Mohammed Asghar Khan. As rightly pointed out, this singular aspect of valuation applied to a co-passenger by name Mohammed Asghar khan

shows that the methodology adopted by the DRI Officers in respect of the detenu is totally unacceptable and it leads to a presumption that the

same was done with a view to arrest and detain the detenu.

16. Though learned Additional Public Prosecutor has submitted that valuation of the goods seized is immaterial for the purpose of passing the

detention order, as pointed out earlier and it is also not in dispute, no arrest ought to be made under the Customs Act on the ground of suspected

evasion of customs duty unless value of the goods in respect of which the evasion of duty is suspected exceeds Rs. 5,00,000/-. In such

circumstances, proper valuation by the authority concerned is paramount, as otherwise, the detenu would be handicapped in giving proper reply in

respect of excessive valuation. Learned Additional Public Prosecutor also relied on the Division Bench decision, dated 06.04.2006, in HCP No.
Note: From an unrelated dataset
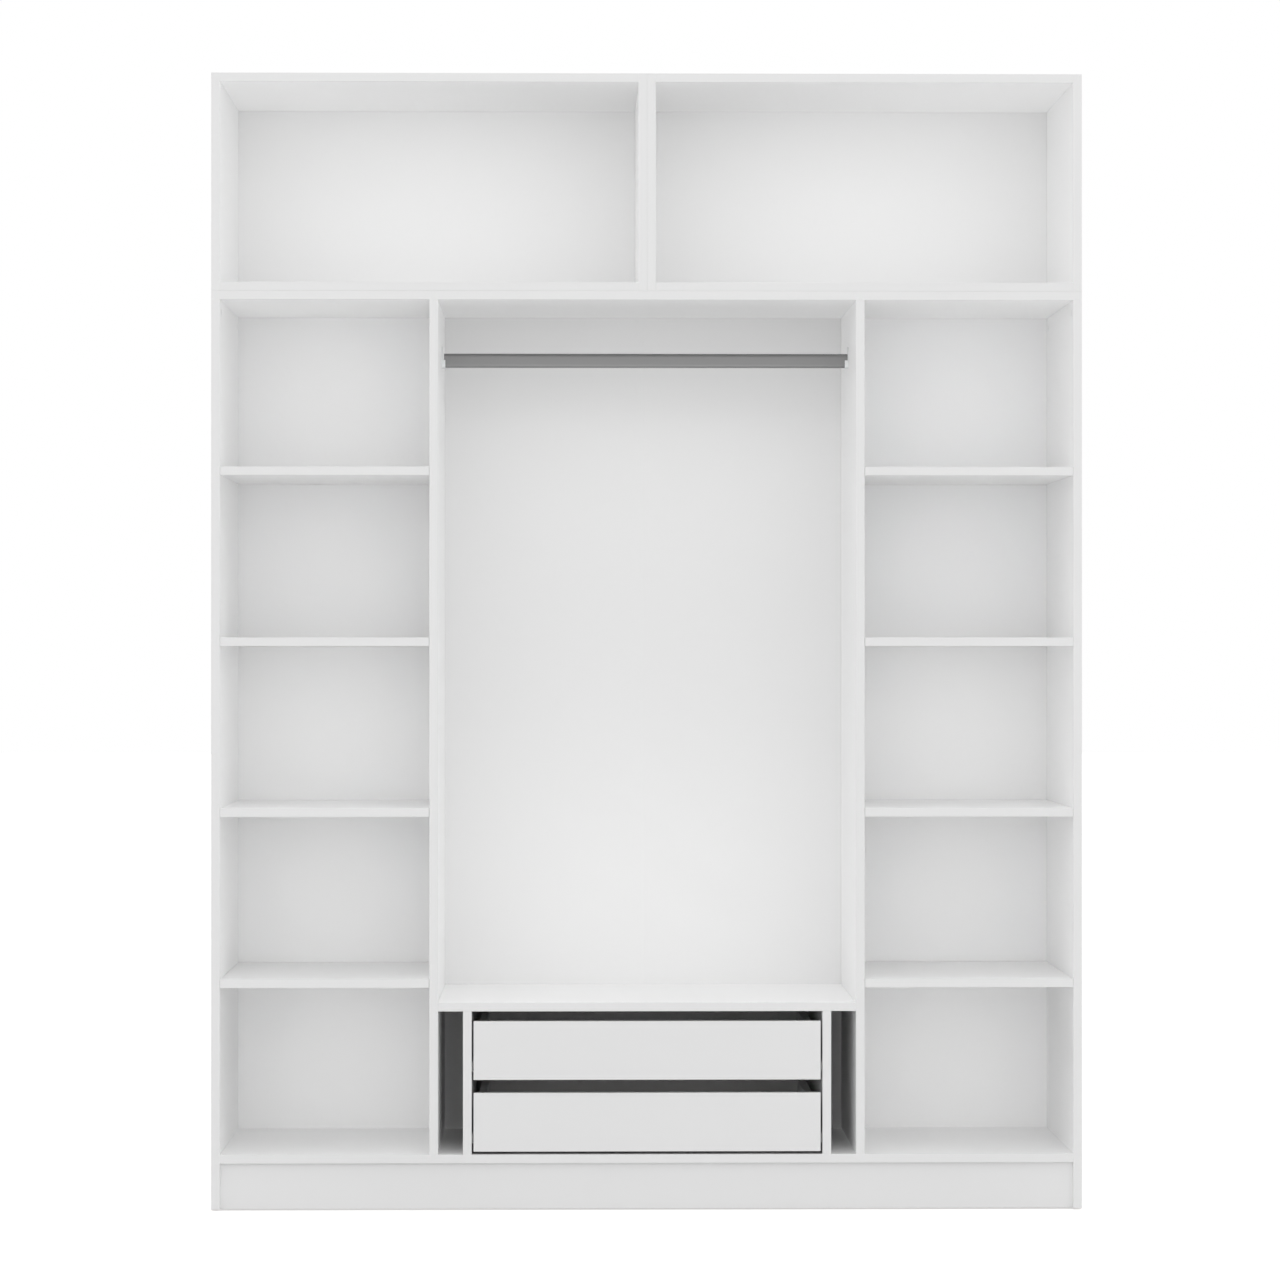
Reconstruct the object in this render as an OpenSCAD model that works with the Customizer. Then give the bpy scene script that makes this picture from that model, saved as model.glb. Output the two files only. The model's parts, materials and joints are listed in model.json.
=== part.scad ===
// Open wardrobe in white board: two shelf bays beside a hanging bay that stands over two
// drawers on roller runners, with two open boxes side by side on top.
// Origin at the middle of the footprint on the floor. X runs right, Y to the back, Z up.

/* [Overall size] */
// Overall width
total_w = 1800; // [1700:10:2000]
// Overall depth of the side panels
total_d = 520; // [500:5:600]
// Height of the main cabinet with its top board
main_h = 1900; // [1880:10:2100]
// Height of each top box
box_h = 450; // [350:10:550]

/* [Boards] */
// Thickness of the white boards
board_t = 18; // [16:0.5:22]
// Thickness of the hardboard backs and drawer bottoms
sheet_t = 3; // [2.5:0.5:4]
// Distance from the rear edges to the rear face of the backs
back_inset = 17; // [10:1:20]
// Depth of the grooves for the backs
groove_depth = 7; // [5:0.5:8]

/* [Bays and shelves] */
// Clear width of each side bay
side_bay_w = 432; // [380:1:480]
// Height of the top face of the lowest side shelf
first_shelf_z = 478; // [440:1:540]
// Height step from one side shelf to the next
shelf_step = 353; // [320:1:370]

/* [Plinth] */
// Height of the underside of the bottom board
plinth_h = 98; // [85:1:120]
// Setback of the plinth board behind the front edges
plinth_setback = 10; // [0:1:30]
// Setback of the rear plinth board from the backs
rear_plinth_setback = 8; // [4:1:40]

/* [Drawers] */
// Clear width between the drawer partitions
drawer_bay_w = 725; // [600:5:780]
// Height of a drawer front
front_h = 121; // [112:1:140]
// Gap between a drawer front and each partition
front_side_gap = 3.9; // [2:0.1:6]
// Gap under the lower drawer front
foot_gap = 6; // [3:0.5:12]
// Finger gap between the drawer fronts
grip_gap = 27; // [20:1:40]
// Finger gap over the upper drawer front
upper_grip_gap = 20.5; // [15:0.5:40]
// Length of the drawer sides and of the runners
drawer_l = 450; // [400:10:455]
// Height of the drawer sides
drawer_side_h = 94; // [84:1:98]
// Height of the drawer sides over the lower edge of the front
side_lift = 12; // [8:1:14]
// Thickness of the drawer sides and backs
drawer_board_t = 16; // [15:0.5:18]
// Height of the drawer bottom over the lower edge of the sides
bottom_lift = 10; // [8:1:14]
// Depth of the grooves for the drawer bottom
drawer_groove = 6; // [4:0.5:7]

/* [Drawer runners] */
// How far a drawer opens
travel = 340; // [200:5:345]
// Gap between a partition and the drawer side
runner_gap = 12.5; // [12.3:0.1:14]
// Thickness of the rolled steel
steel_t = 1.2; // [1:0.05:1.3]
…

1174 of 2005. He very much emphasised para 15 therein and submitted that the valuation cannot be questioned in this Petition. We perused the

entire judgment. We have no quarrel with the proposition laid therein. But, in the case on hand, we find that the relevant details, though specifically

stated, were not considered while disposing of the representation. Only on the ground of improper disposal of representation, we are inclined to

interfere.

17. In the absence of any explanation by the respondents in respect of valuation of similar watches brought by Mohammed Asghar Khan, fixing the

value at Rs. 33/- per watch, the contention of the petitioner cannot be rejected as unacceptable. On other other hand, we are of the view that there

is force in the said contention. On this ground also, the impugned order is liable to be quashed.

18. In these circumstances, we are satisfied that the petitioner has made out a case and that the impugned order of detention cannot stand,

accordingly, the same is quashed. Consequently, the detenu is directed to be set at liberty forthwith from custody unless he is required in

connection with any other case or cause.